Read this article, dude:
Not the greatest dude, but had a sick quote that sums up this post:
“The Capitalists will sell us the rope with which we will hang them” - Vladimir Lenin
To piggyback off your comment, a thread from Existential Comics:
I highly recommend reading this thread. If you want an intro Marxist-Leninist reading list, I made one you can check out here.
This is why talking about things like government services just wash over conservatives. I was talking about transit and a common reply I get is “it’s not even profitable!”. It’s intrinsically linked that if it doesn’t make money, it’s valueless… it doesn’t matter if people use it, or if people need it, if it breaks even, or even if it’s designed to run at a slight loss because it’s value is more important than profit. People have lost the ability to understand that profit is not always the goal.

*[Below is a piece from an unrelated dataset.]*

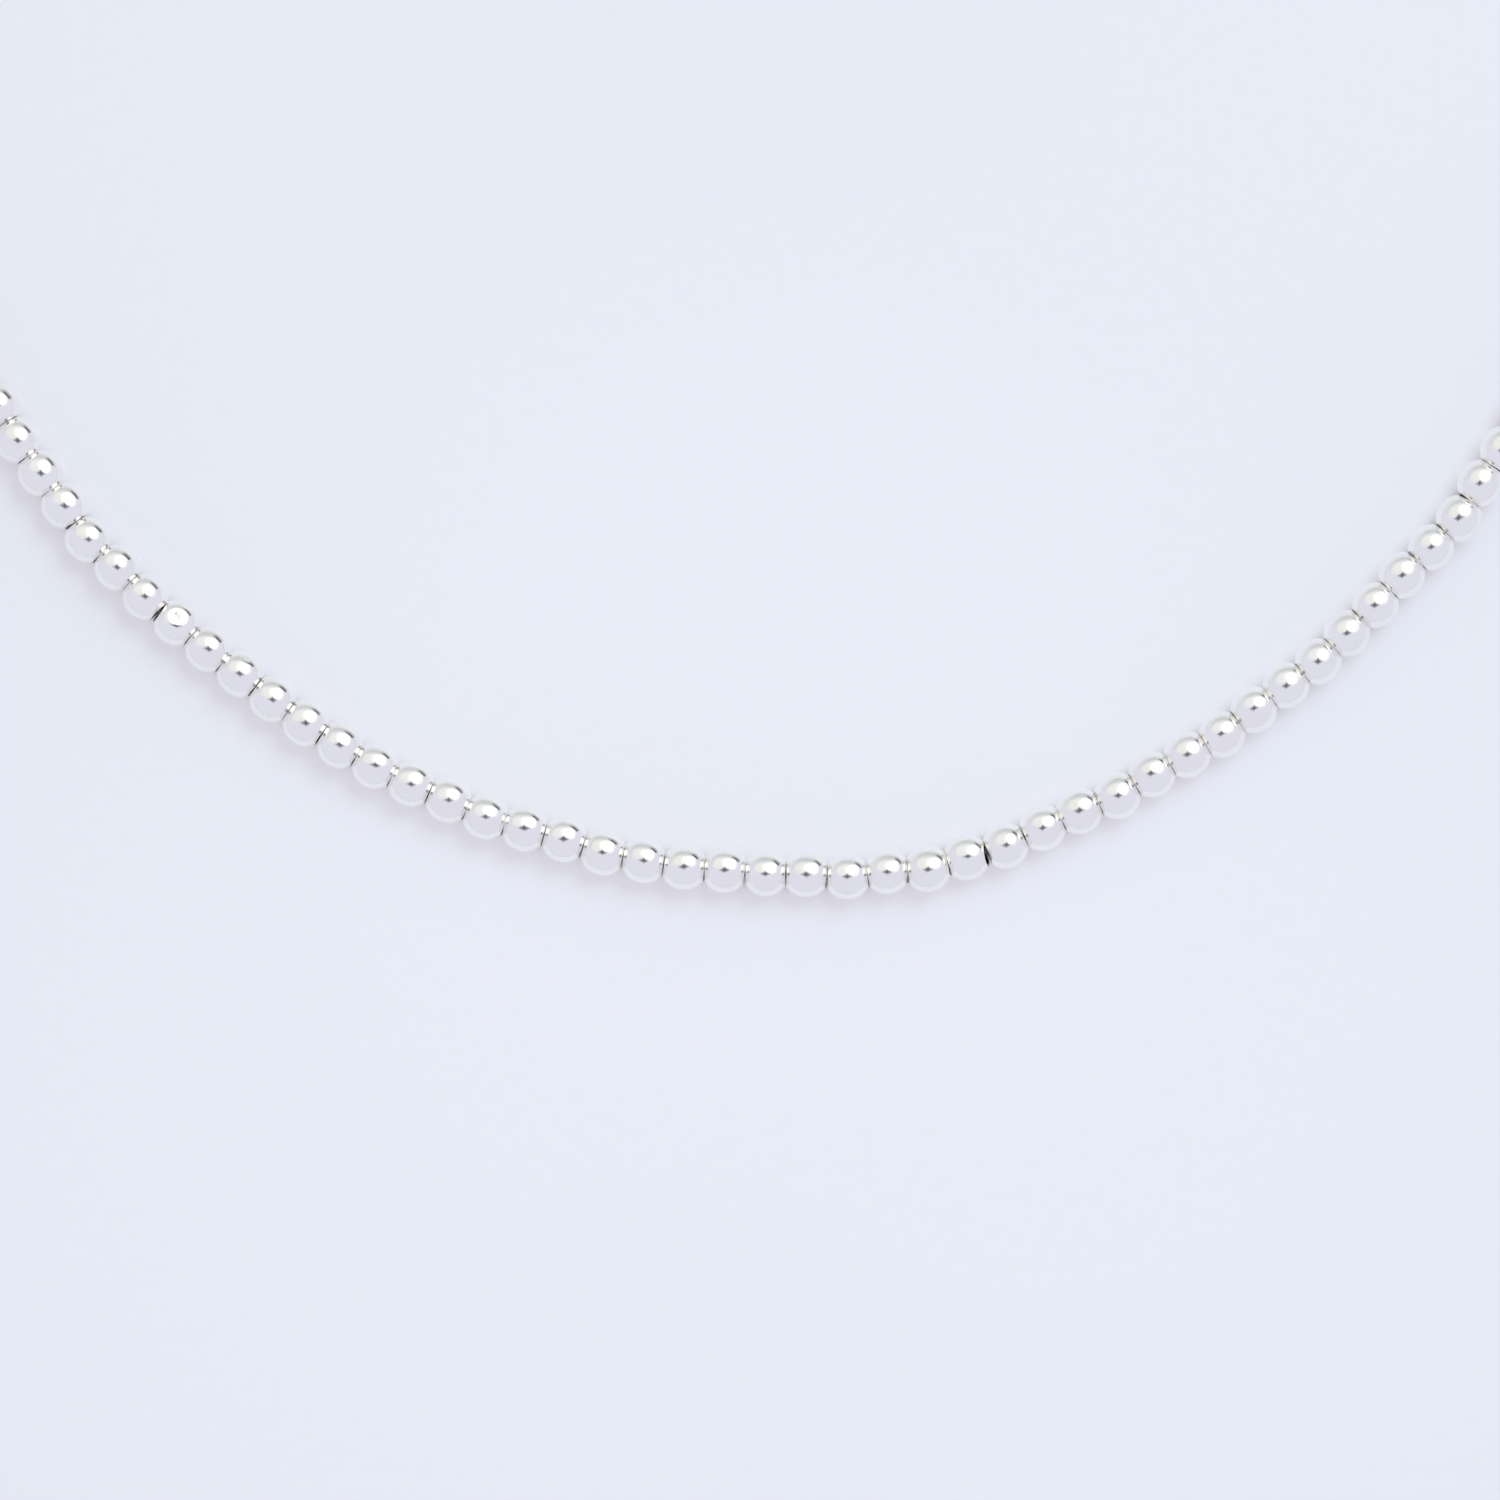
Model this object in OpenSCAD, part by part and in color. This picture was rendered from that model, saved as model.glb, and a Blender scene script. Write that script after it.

The view that public transport is not profitable because it does not directly turn a profit also completely misses the bigger picture. Imagine in a city where public transport operates at a loss, but provides transportation to and from work for loads of people. Without public transport, they’d have to switch to something like cars, causing congestion, causing delays, causing loss of profit for the city as a whole. Not to mention less time spend with your family or your hobbies, causing unhappiness, decreasing people’s desire to work to the best of their abilities etc etc. I could probably go on quite a while listing things public transport provides that indirectly works in favor of capitalism.
Not to mention the expenses that cities waste on the consequences of cars, like crashes and infrastructure maintenance.
Infinite growth in a finite system is the definition of cancer. And like a cancer it will keep poisoning us, and must be cut out and eradicated.
Capitalism made a treatment for the cancer.